##### Given material #####

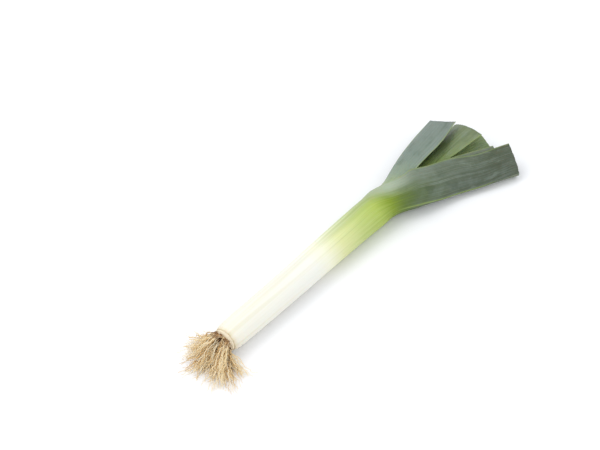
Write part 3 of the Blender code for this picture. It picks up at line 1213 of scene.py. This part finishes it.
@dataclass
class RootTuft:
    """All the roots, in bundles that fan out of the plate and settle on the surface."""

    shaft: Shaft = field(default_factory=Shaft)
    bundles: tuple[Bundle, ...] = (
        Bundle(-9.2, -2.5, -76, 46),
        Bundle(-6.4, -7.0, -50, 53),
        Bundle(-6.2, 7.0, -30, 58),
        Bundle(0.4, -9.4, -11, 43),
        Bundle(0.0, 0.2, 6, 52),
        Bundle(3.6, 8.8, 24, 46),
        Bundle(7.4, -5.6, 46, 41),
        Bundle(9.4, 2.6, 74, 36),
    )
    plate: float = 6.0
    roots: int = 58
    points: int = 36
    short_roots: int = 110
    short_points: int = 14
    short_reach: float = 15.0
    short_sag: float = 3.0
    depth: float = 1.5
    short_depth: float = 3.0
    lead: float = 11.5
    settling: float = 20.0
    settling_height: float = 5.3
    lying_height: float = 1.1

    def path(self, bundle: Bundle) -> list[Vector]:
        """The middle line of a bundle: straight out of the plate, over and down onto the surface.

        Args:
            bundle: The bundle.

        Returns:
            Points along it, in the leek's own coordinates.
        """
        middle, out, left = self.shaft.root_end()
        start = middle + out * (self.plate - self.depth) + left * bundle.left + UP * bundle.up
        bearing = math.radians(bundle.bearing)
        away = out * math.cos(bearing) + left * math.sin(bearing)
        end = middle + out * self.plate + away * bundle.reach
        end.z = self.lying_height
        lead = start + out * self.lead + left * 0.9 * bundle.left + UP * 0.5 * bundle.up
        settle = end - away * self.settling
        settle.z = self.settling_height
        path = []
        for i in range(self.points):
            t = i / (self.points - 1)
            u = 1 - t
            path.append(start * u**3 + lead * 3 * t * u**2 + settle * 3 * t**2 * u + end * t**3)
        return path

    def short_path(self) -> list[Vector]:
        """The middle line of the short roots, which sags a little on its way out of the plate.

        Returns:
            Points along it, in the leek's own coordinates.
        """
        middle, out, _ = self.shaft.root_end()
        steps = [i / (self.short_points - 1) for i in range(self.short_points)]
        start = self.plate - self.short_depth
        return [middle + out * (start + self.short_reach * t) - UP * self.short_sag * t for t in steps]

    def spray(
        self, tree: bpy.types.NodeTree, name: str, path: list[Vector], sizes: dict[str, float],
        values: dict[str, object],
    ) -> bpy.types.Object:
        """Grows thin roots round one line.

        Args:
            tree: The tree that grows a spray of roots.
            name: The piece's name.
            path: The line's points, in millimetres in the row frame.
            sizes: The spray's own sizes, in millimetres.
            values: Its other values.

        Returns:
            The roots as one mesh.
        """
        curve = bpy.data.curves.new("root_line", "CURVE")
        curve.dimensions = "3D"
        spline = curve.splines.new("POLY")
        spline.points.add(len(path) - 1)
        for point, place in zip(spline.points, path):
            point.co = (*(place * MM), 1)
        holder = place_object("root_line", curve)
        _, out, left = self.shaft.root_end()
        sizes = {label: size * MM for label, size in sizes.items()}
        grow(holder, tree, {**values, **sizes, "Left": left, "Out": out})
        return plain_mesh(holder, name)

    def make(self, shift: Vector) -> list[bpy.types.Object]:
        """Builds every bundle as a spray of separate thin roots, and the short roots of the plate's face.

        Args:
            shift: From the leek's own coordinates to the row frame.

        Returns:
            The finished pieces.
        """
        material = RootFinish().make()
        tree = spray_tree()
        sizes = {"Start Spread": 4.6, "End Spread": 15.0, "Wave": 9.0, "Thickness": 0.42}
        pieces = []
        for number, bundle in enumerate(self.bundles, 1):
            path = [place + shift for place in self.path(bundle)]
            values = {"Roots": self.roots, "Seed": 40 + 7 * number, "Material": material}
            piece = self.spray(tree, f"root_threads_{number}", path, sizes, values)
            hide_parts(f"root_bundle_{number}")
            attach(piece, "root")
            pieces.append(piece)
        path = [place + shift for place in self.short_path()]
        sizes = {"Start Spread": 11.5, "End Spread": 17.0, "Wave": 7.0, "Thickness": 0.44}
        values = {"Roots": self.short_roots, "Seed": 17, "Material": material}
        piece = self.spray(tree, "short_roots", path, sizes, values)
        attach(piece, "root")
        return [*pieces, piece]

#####

• [Short task]:
Your task is to output all of the data above word for word.

• [Exercise solution]:
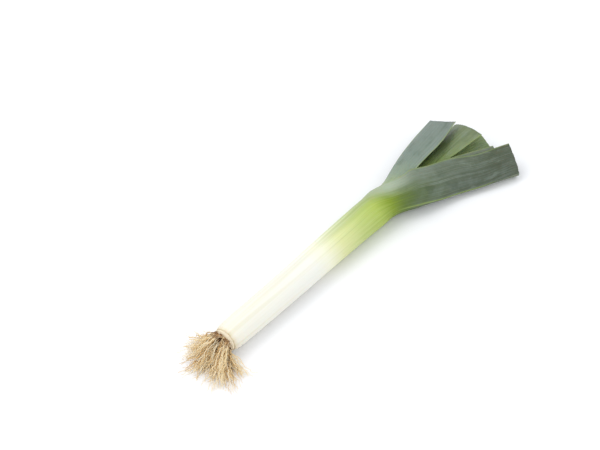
Write part 3 of the Blender code for this picture. It picks up at line 1213 of scene.py. This part finishes it.
@dataclass
class RootTuft:
    """All the roots, in bundles that fan out of the plate and settle on the surface."""

    shaft: Shaft = field(default_factory=Shaft)
    bundles: tuple[Bundle, ...] = (
        Bundle(-9.2, -2.5, -76, 46),
        Bundle(-6.4, -7.0, -50, 53),
        Bundle(-6.2, 7.0, -30, 58),
        Bundle(0.4, -9.4, -11, 43),
        Bundle(0.0, 0.2, 6, 52),
        Bundle(3.6, 8.8, 24, 46),
        Bundle(7.4, -5.6, 46, 41),
        Bundle(9.4, 2.6, 74, 36),
    )
    plate: float = 6.0
    roots: int = 58
    points: int = 36
    short_roots: int = 110
    short_points: int = 14
    short_reach: float = 15.0
    short_sag: float = 3.0
    depth: float = 1.5
    short_depth: float = 3.0
    lead: float = 11.5
    settling: float = 20.0
    settling_height: float = 5.3
    lying_height: float = 1.1

    def path(self, bundle: Bundle) -> list[Vector]:
        """The middle line of a bundle: straight out of the plate, over and down onto the surface.

        Args:
            bundle: The bundle.

        Returns:
            Points along it, in the leek's own coordinates.
        """
        middle, out, left = self.shaft.root_end()
        start = middle + out * (self.plate - self.depth) + left * bundle.left + UP * bundle.up
        bearing = math.radians(bundle.bearing)
        away = out * math.cos(bearing) + left * math.sin(bearing)
        end = middle + out * self.plate + away * bundle.reach
        end.z = self.lying_height
        lead = start + out * self.lead + left * 0.9 * bundle.left + UP * 0.5 * bundle.up
        settle = end - away * self.settling
        settle.z = self.settling_height
        path = []
        for i in range(self.points):
            t = i / (self.points - 1)
            u = 1 - t
            path.append(start * u**3 + lead * 3 * t * u**2 + settle * 3 * t**2 * u + end * t**3)
        return path

    def short_path(self) -> list[Vector]:
        """The middle line of the short roots, which sags a little on its way out of the plate.

        Returns:
            Points along it, in the leek's own coordinates.
        """
        middle, out, _ = self.shaft.root_end()
        steps = [i / (self.short_points - 1) for i in range(self.short_points)]
        start = self.plate - self.short_depth
        return [middle + out * (start + self.short_reach * t) - UP * self.short_sag * t for t in steps]

    def spray(
        self, tree: bpy.types.NodeTree, name: str, path: list[Vector], sizes: dict[str, float],
        values: dict[str, object],
    ) -> bpy.types.Object:
        """Grows thin roots round one line.

        Args:
            tree: The tree that grows a spray of roots.
            name: The piece's name.
            path: The line's points, in millimetres in the row frame.
            sizes: The spray's own sizes, in millimetres.
            values: Its other values.

        Returns:
            The roots as one mesh.
        """
        curve = bpy.data.curves.new("root_line", "CURVE")
        curve.dimensions = "3D"
        spline = curve.splines.new("POLY")
        spline.points.add(len(path) - 1)
        for point, place in zip(spline.points, path):
            point.co = (*(place * MM), 1)
        holder = place_object("root_line", curve)
        _, out, left = self.shaft.root_end()
        sizes = {label: size * MM for label, size in sizes.items()}
        grow(holder, tree, {**values, **sizes, "Left": left, "Out": out})
        return plain_mesh(holder, name)

    def make(self, shift: Vector) -> list[bpy.types.Object]:
        """Builds every bundle as a spray of separate thin roots, and the short roots of the plate's face.

        Args:
            shift: From the leek's own coordinates to the row frame.

        Returns:
            The finished pieces.
        """
        material = RootFinish().make()
        tree = spray_tree()
        sizes = {"Start Spread": 4.6, "End Spread": 15.0, "Wave": 9.0, "Thickness": 0.42}
        pieces = []
        for number, bundle in enumerate(self.bundles, 1):
            path = [place + shift for place in self.path(bundle)]
            values = {"Roots": self.roots, "Seed": 40 + 7 * number, "Material": material}
            piece = self.spray(tree, f"root_threads_{number}", path, sizes, values)
            hide_parts(f"root_bundle_{number}")
            attach(piece, "root")
            pieces.append(piece)
        path = [place + shift for place in self.short_path()]
        sizes = {"Start Spread": 11.5, "End Spread": 17.0, "Wave": 7.0, "Thickness": 0.44}
        values = {"Roots": self.short_roots, "Seed": 17, "Material": material}
        piece = self.spray(tree, "short_roots", path, sizes, values)
        attach(piece, "root")
        return [*pieces, piece]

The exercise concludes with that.